Aunque en una escala menor, en ambos desastres –que para efectos humanos fueron uno solo– se repitió lo ocurrido exactamente 32 años atrás a raíz del terremoto que diezmó varias ciudades del centro de la República: la población dio muestras de una solidaridad y una capacidad organizativa insospechadas, en tanto que las autoridades exhibieron descoordinación, apatía, ineficiencia y mezquindad, y se pudo percibir un hilo entre algunas edificaciones caídas o dañadas y prácticas corruptas en la concesión y el control de permisos de construcción.
Una vez pasada la emergencia inicial, cuando habría debido emprenderse la reconstrucción masiva de las viviendas destruidas, las distintas entidades públicas involucradas, pertenecientes a los tres niveles de gobierno, no fueron capaces ni siquiera de realizar una estimación correcta de los daños, a la fecha miles de damnificados siguen durmiendo en la calle, en refugios precarios o en casas de familiares o amigos, y los millones donados por instancias públicas y privadas del país y del extranjero fueron objeto de un manejo opaco que ha hecho imposible conocer su monto, su administración y su aplicación.
Más allá de los fallecimientos, los daños materiales y la incierta y exasperante situación que experimenta el sector de la sociedad que perdió viviendas y sitios de trabajo, los terremotos de septiembre del año pasado ponen a México ante la evidente necesidad de enfrentar y combatir la ineficacia, la corrupción y el carácter omiso de instituciones que habrían debido acudir en auxilio expedito de los afectados.
A un año de esos trágicos sismos resulta impostergable emprender un programa de reconstrucción riguroso y de las dimensiones adecuadas, así como investigar y deslindar las responsabilidades de empresarios de la construcción y de servidores públicos, responsabilidades que hasta ahora han sido depositadas en un pequeño número de funcionarios y empleados menores.

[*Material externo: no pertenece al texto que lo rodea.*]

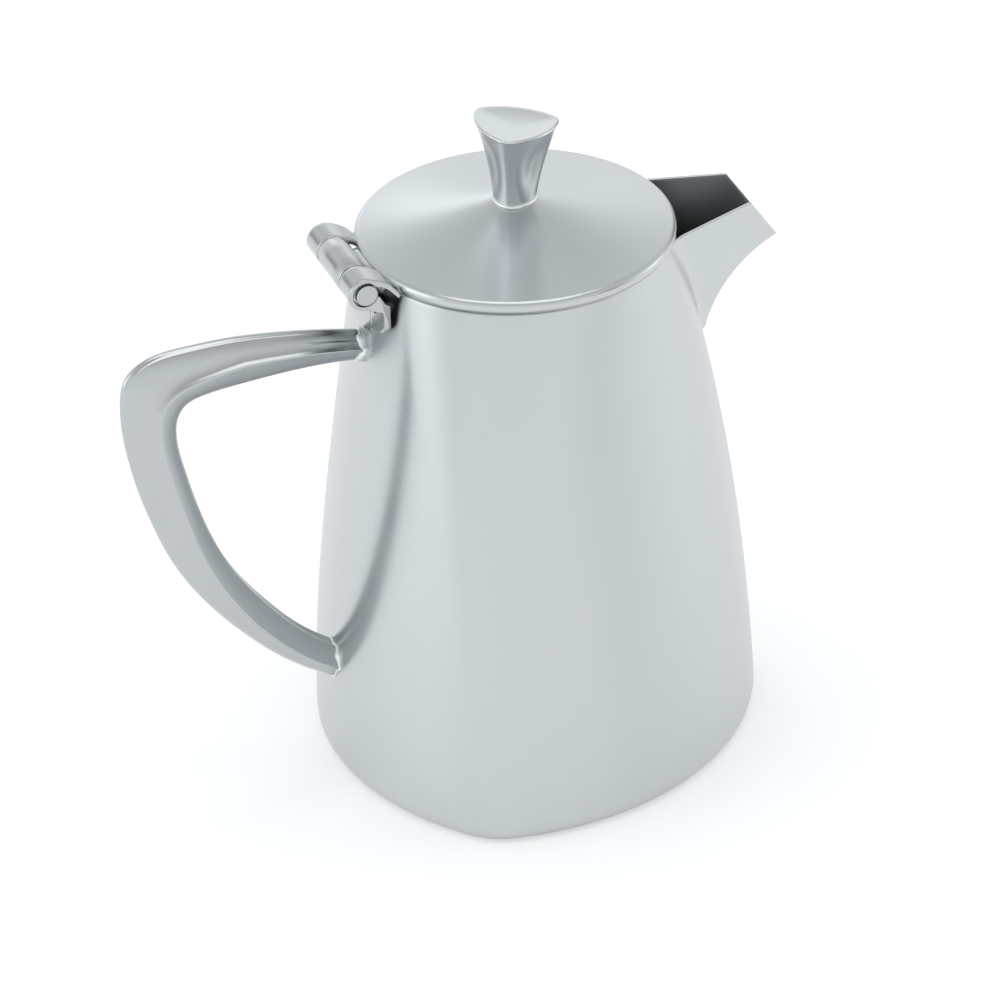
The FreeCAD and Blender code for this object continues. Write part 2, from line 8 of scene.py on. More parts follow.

En suma, los gobiernos salientes –el federal, el capitalino y varios estatales– han desperdiciado 12 meses y la reconstrucción sigue siendo, en buena medida, una tarea pendiente. La exasperación de los damnificados está plenamente justificada, en la medida en que han sido condenados a un año de desamparo. Cabe esperar que las autoridades de distintos niveles que tomarán posesión el próximo primero de diciembre asuman ante esta tragedia una actitud claramente distinta y que el programa nacional de reconstrucción anunciado ayer mismo por el presidente electo, Andrés Manuel López Obrador, sea ejecutado con prontitud, transparencia y eficacia.